■ **Given records**

● ● ●

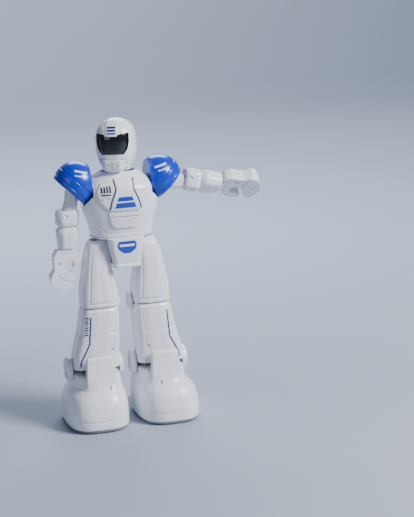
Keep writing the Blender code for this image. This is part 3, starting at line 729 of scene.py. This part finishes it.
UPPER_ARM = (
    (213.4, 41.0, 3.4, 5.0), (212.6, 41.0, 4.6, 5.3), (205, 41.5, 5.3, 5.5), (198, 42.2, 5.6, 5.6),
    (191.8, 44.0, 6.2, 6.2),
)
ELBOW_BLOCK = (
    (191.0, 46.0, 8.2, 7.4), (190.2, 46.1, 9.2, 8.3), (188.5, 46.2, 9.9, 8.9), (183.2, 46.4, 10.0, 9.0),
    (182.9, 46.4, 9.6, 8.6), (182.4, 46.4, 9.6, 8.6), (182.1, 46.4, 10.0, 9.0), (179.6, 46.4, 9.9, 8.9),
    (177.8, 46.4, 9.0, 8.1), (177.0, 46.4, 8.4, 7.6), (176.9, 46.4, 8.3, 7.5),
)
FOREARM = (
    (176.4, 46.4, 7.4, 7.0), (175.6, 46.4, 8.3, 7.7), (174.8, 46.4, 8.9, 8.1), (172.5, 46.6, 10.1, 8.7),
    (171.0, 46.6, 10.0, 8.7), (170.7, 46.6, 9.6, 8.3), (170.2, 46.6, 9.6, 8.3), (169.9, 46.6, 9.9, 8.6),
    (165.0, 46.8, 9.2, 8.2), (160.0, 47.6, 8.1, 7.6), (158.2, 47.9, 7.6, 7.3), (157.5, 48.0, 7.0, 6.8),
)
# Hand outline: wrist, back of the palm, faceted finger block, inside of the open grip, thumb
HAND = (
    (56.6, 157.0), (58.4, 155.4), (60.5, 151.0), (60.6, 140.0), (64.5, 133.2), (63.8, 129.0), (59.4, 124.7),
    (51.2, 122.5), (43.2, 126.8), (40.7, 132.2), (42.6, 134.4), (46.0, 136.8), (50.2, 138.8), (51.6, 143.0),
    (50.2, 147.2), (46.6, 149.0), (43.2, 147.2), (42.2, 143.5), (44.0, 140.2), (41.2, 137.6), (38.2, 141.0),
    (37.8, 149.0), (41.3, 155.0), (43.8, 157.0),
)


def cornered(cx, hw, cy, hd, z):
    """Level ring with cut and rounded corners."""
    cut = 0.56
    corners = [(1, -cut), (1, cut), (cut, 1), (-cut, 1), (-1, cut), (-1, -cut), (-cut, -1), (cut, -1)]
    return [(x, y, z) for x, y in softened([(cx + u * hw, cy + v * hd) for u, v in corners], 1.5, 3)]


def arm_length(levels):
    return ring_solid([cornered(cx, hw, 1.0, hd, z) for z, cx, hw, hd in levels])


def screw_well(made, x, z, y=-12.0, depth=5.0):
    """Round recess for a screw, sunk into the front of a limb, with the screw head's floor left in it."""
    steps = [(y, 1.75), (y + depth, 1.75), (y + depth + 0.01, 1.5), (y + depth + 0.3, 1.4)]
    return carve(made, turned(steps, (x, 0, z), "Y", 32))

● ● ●

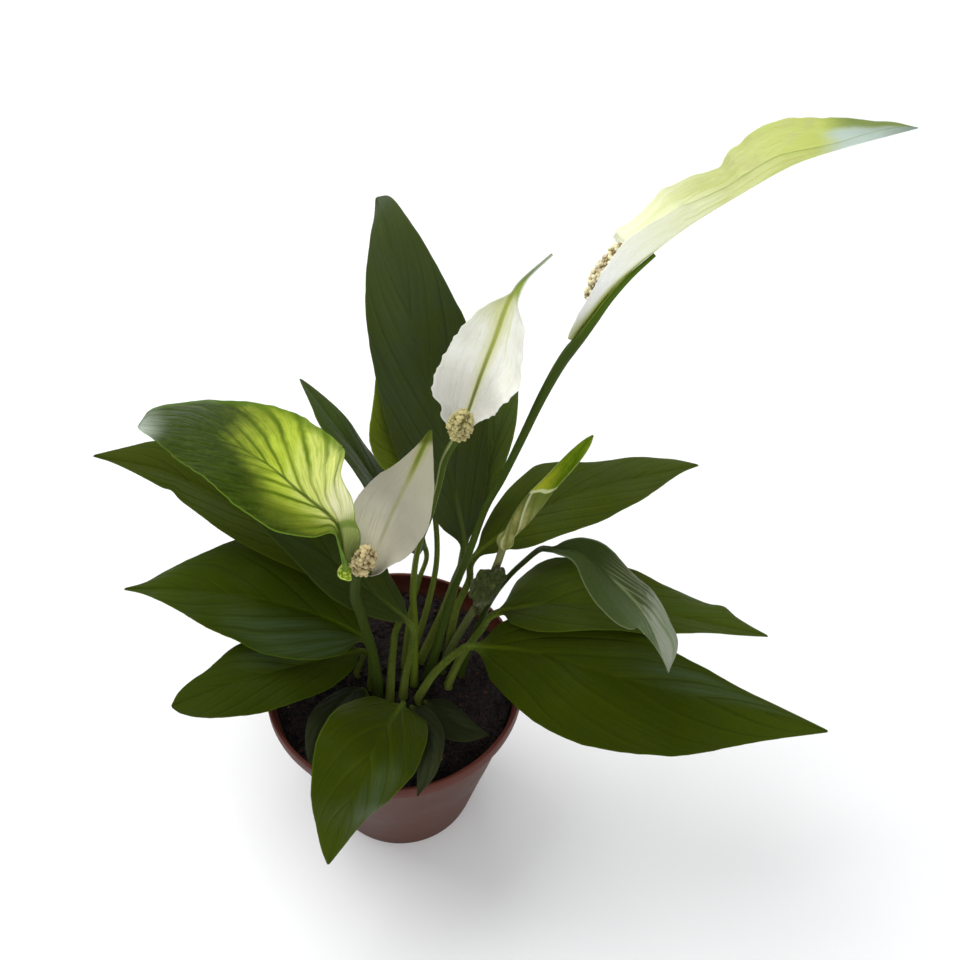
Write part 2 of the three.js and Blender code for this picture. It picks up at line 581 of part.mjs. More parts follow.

● ● ●

■ **What the exercise asks**
Find the lines containing "this" and pull them out.

■ **Solution to the problem**
Keep writing the Blender code for this image. This is part 3, starting at line 729 of scene.py. This part finishes it.
Write part 2 of the three.js and Blender code for this picture. It picks up at line 581 of part.mjs. More parts follow.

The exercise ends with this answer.